Here is a comparison of phase responses:
I was impressed by Phonitor's implementation (direct and opposite channels)--remember that it's fully analog, yet it is much more coherent for both channels, and is flatter than what the DSP implementation produces (direct and opposite channels).

And finally, the group delay (also 1/3 octave smoothed):
Again, Phonitor's direct channel group delay (green) is much smoother than of my reconstruction 
(blue). But the opposite channels match almost exactly.

So yes, there is no magic in Phonitor's crossfeed, it's just different from what the majority of other implementations use. However, note the quality of the filters--analog (!) filters in this amplifier box. After this study, the high price of Phonitor has been fully justified for me. Recall that all the other characteristics, like signal-to-noise ratio, distortion, and the output impedance of Phonitor mini also meet very high quality standards, and with the crossfeed filter turned off it is fully transparent in the signal chain.

ABX Comparison

Enough with measurements, it's interesting whether the DSP implementation actually sounds the same as Phonitor's. I took a free sound track of african safari drums recording that was used by Dr. Meier for demonstrating the effect of crossfeed in his Corda amplifiers. This track features drums that are sometimes panned extremely to one side, and when listening without crossfeed this actually induces a physical discomfort.

I have prepared 3 recordings of this track. All of them were played on the Motu UltraLite interface, passed through SPL Phonitor mini, and then captured back again using Motu. The difference was in whether crossfeed is activated, and on which unit.

  1. Full stereo (both crossfeed filters off) [listen].
  2. With crossfeed activated on Motu's DSP [listen].
  3. With crossfeed activated on Phonitor (medium strength, 30° angle, -1.2 dB attenuation) [listen].

Then I was playing the tracks back via O2 headphone amplifier / DAC in Beyerdynamic T90 headphones, and used Lacinato ABX comparator tool. This is a really great tool, as it allows applying fine tuning of attenuation and time offset to the tracks under comparison, enabling seamless switching between them (such alignment is a must when doing blind tests, as even a slight difference in output levels can provide a clue for distinguishing between the tracks).

I was able to distinguish correctly between the tracks 1 and 2 with a great confidence--14 times out of 15. Then I tried to distinguish between the tracks 2 and 3, and my attempts were not better than a pure guess--8 times out of 15. This proves that crossfeed is not just a mind trick, and my DSP implementation closely imitates the one in Phonitor (with the settings stated above).

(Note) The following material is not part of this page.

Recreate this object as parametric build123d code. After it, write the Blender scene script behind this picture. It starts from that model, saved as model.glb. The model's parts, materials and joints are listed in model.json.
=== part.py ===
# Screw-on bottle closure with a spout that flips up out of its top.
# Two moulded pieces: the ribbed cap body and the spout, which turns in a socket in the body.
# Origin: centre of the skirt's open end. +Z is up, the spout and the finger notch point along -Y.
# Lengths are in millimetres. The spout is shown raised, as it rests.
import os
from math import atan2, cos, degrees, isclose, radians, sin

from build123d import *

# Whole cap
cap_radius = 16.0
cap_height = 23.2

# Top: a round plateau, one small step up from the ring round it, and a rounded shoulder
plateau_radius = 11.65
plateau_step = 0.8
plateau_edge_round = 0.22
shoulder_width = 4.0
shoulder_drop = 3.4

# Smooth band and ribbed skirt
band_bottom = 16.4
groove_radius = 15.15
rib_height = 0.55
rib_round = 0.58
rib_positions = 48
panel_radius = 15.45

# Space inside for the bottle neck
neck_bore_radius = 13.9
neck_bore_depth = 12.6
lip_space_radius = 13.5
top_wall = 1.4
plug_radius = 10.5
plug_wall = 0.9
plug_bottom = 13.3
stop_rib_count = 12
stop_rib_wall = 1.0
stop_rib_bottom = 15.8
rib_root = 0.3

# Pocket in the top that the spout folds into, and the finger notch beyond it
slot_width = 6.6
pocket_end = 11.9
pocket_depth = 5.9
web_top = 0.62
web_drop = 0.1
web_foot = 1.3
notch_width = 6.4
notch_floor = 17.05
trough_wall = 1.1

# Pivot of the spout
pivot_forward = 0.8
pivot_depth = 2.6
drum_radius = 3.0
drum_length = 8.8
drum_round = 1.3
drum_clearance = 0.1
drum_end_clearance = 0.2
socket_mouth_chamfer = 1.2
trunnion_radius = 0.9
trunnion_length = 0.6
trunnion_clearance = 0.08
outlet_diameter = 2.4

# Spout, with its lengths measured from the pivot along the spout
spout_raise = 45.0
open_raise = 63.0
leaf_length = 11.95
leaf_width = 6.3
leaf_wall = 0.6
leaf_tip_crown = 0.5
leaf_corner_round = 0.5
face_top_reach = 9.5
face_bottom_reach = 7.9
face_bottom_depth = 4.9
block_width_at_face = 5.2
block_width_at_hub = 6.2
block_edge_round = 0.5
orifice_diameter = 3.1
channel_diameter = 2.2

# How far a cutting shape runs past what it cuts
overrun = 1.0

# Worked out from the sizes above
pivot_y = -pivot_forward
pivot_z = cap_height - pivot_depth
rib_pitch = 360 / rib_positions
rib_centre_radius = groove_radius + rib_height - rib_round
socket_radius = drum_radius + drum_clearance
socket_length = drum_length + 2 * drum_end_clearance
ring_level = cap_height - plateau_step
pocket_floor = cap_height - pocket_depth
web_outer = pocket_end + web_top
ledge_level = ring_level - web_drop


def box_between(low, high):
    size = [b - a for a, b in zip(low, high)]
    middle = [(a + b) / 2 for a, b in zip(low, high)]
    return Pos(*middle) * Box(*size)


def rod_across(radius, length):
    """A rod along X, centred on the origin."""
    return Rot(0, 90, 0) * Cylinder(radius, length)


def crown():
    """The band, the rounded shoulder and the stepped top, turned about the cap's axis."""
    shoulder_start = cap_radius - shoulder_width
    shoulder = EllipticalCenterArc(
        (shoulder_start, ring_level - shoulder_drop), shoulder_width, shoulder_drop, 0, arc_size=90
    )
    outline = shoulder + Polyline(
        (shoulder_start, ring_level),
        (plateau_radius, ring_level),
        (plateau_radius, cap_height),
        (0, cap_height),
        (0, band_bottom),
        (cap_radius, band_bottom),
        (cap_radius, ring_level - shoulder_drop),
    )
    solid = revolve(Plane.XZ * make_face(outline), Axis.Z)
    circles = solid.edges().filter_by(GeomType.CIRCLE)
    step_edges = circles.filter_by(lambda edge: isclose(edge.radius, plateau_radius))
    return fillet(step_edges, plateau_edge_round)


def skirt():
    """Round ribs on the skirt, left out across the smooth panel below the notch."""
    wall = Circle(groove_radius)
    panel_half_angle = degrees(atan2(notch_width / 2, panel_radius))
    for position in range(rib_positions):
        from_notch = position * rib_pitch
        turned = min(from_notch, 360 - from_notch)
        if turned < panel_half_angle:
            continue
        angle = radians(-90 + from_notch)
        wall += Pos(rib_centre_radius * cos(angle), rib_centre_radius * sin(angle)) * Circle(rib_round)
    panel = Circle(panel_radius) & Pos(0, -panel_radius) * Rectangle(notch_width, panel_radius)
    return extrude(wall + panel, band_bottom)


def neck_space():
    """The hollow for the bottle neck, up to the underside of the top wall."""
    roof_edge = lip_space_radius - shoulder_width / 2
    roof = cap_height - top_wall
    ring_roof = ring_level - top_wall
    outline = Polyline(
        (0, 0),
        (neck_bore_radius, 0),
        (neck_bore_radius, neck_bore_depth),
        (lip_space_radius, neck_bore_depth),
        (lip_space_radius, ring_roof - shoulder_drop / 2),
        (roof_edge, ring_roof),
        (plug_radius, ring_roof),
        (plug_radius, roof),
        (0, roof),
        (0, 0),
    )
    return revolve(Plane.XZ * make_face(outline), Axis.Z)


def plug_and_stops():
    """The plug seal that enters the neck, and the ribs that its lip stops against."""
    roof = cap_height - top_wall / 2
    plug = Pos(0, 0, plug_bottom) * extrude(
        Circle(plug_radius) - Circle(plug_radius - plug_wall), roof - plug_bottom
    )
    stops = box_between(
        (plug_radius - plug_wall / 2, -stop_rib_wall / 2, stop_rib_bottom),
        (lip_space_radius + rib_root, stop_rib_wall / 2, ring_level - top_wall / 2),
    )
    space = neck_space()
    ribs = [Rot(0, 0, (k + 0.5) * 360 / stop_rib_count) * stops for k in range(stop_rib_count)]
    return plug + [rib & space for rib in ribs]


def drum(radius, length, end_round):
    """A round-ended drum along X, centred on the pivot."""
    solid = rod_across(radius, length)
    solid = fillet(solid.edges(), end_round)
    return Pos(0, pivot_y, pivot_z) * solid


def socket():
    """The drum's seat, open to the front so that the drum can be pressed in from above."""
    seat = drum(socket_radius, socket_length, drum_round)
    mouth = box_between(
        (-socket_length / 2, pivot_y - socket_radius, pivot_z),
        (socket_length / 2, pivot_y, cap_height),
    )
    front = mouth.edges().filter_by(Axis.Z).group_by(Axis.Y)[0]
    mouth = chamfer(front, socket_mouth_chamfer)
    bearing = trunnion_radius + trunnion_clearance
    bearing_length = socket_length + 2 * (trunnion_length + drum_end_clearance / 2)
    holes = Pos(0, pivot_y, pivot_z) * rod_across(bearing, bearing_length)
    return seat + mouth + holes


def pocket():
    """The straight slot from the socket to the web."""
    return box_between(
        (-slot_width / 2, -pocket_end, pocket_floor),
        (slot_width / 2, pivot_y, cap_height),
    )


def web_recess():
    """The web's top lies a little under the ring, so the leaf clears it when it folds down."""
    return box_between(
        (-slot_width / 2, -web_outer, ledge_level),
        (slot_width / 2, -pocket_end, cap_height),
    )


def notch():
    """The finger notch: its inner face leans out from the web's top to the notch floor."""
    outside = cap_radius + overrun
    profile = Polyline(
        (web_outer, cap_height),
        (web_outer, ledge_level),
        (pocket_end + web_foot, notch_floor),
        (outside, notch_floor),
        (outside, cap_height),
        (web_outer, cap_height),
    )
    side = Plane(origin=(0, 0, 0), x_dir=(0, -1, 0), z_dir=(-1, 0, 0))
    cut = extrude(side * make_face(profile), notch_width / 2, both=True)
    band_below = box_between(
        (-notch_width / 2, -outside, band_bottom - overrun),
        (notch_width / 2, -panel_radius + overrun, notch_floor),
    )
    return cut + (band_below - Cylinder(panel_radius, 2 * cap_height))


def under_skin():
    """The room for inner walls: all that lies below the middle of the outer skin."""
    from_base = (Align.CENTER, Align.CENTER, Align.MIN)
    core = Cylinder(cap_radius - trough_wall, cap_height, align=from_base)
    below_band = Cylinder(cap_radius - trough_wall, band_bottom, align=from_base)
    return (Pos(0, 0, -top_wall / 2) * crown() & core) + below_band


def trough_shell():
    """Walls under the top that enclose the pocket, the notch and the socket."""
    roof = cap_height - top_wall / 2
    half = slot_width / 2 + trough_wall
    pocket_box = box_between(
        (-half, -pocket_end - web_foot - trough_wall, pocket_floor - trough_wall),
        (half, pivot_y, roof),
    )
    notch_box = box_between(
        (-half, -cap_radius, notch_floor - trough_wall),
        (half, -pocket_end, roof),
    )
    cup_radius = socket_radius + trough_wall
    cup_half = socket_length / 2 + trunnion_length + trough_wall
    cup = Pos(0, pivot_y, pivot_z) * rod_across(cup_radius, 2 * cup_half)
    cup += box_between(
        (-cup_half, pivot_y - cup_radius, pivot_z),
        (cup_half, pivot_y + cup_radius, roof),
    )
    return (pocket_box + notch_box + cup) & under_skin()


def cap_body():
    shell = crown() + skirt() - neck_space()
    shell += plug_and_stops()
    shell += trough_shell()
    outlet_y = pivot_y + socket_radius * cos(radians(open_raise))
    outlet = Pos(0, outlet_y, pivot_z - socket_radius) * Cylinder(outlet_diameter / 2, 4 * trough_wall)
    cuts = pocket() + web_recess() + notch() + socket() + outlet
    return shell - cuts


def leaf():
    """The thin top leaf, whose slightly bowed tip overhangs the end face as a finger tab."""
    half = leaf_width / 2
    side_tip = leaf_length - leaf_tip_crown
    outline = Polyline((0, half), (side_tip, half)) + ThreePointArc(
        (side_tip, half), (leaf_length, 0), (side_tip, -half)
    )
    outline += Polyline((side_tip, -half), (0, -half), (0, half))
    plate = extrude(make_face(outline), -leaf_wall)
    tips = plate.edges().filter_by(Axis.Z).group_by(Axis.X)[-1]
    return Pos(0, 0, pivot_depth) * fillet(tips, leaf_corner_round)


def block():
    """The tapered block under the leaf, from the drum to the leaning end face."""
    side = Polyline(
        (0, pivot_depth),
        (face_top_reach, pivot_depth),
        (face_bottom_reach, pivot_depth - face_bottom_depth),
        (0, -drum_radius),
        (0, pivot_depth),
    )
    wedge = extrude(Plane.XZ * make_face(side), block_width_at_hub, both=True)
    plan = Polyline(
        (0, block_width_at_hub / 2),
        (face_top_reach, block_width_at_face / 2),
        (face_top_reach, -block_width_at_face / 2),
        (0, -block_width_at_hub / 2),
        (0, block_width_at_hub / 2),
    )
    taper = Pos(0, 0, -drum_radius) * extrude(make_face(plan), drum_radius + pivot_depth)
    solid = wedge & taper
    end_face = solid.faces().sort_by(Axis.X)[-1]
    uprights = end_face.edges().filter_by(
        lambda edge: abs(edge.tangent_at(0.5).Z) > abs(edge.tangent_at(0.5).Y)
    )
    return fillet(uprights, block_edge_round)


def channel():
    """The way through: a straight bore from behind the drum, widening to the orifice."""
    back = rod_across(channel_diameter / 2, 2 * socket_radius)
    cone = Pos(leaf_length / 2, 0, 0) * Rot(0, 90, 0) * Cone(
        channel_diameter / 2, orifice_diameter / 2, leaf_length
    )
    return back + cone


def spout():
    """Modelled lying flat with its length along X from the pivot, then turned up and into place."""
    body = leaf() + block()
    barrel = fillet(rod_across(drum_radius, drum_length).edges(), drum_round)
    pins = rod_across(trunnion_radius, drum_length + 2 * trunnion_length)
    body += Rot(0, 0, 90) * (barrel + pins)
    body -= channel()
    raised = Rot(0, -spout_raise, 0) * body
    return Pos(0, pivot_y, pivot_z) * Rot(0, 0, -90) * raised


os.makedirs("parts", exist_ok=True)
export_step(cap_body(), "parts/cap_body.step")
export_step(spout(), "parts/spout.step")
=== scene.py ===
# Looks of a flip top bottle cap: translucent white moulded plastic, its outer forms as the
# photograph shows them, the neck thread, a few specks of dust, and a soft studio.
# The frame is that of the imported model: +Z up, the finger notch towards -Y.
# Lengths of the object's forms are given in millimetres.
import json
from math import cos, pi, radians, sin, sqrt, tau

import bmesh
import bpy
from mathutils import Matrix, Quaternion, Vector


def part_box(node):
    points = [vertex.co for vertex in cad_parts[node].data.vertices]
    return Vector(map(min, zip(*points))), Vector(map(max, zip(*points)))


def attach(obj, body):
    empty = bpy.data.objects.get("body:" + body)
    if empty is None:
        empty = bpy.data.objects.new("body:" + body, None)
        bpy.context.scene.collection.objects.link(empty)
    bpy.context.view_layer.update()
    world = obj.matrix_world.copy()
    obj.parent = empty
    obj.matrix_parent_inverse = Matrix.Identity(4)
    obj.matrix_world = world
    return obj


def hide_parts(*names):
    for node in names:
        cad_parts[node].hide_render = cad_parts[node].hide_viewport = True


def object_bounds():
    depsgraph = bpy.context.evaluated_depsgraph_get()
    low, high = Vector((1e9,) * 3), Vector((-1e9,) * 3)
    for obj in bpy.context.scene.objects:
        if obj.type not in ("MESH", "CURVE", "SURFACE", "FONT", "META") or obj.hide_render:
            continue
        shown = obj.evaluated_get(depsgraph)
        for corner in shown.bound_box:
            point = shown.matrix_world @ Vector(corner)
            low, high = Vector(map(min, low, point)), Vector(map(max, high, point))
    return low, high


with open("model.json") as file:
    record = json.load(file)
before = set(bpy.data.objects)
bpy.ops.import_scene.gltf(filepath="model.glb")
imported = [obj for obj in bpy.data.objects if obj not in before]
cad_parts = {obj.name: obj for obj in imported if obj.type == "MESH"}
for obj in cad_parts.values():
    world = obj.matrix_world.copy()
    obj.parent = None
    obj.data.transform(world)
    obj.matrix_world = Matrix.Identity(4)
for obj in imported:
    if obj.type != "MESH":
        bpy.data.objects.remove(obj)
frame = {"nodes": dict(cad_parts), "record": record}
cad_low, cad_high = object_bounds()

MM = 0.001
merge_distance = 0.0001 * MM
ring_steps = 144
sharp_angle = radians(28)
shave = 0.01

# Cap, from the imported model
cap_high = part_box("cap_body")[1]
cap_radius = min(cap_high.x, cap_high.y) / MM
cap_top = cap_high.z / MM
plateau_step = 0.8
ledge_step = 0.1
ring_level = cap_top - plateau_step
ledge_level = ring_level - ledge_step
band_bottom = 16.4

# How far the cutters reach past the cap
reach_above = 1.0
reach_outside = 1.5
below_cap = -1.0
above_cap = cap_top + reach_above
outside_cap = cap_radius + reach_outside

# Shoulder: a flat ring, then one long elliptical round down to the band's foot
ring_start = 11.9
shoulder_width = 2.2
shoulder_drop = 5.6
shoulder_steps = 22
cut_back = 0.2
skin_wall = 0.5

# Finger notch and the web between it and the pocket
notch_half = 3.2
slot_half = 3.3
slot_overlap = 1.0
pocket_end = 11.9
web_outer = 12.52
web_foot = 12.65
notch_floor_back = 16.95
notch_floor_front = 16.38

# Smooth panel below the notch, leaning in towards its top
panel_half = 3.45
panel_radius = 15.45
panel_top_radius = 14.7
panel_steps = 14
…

Out of curiosity, I also compressed the track 2 with the same parameters as in Dr. Meier's demo, and performed a "shootout" between the original stereo track, Dr. Meier's track with "natural crossfeed filter" applied, and my track 2. Out of 15 runs, I have chosen my track 2 as "best sounding" 13 times, and Dr. Meier's just 2 times, and rejecting the original stereo recording all the time.